# Oneida Mini Gorilla (OLDER Metal MODEL)



## grumpeegramps (Oct 19, 2014)

Worst decision I made some years ago was to sell my METAL Oneida mini gorilla. Do you have one for sale? Even if it needs a new motor, and the impeller is still good, I MAY BUY IT NOW! I adapted the metal one to drop the pieces in the can and exhaust the fine stuff out of the building. Worked perfectly. New ones all have $$$$$$$$$$$$$$$$$ filters that I do not want, and can not be adapted. 
If you know of one for sale, you can email me direct or call, [email protected] CELL 336 212 1673.
Thanks much!!


----------



## kelvancra (May 4, 2010)

Why not look at buying just the cyclone and motor-impeller and hog wiring one together.?

My Gorilla had the 3hp motor and impeller tied to the top.

If I wanted to, I could tear apart one of my two four bag units and mount the impeller on top a cyclone, whether it be a Super Dust Deputy, a ClearView or what have you. Two by four lumber would be adequate to build a support frame with.
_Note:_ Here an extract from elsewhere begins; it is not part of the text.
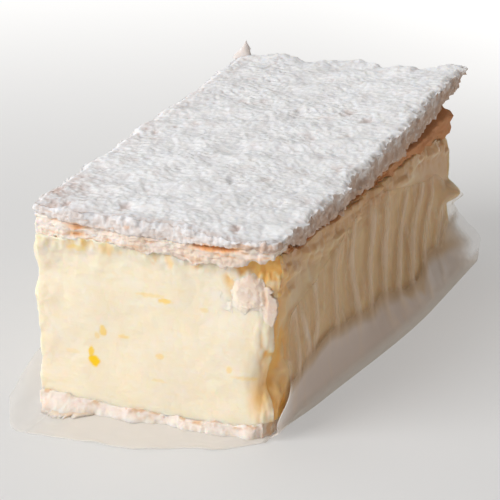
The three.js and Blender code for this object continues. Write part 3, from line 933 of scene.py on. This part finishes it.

The eight inch intake port of the craigslist 3 hp, four bag Jet would make a good fit for the top of a cyclone, even if you had to build plywood rings for shims (I did - they work).

You could grab a 20 gallon collection chamber, or make one from a plastic drum, like I did for the SDD.

The base could be like the one in the photo (just a rod and some lawnmower wheels (no need for fancy bearings), or it could use Harbor Freight casters.

In the end, you'd have what is, had you not hammered your own together, the equivalent of a very expensive unit.


----------



## Mike_D_S (May 3, 2012)

I've been hunting used Oneida systems on and off for a while and finding the metal mini gorilla setup may be difficult to do.

Its not a great answer, but if you really want that setup, you may be better off calling Oneida and seeing if they'll sell you a current version mini gorilla without the filter for a lower price.

Mike


----------



## GR8HUNTER (Jun 13, 2016)

if i was buying a new one i would be looking hard at the oneida supercell :<)))))))


----------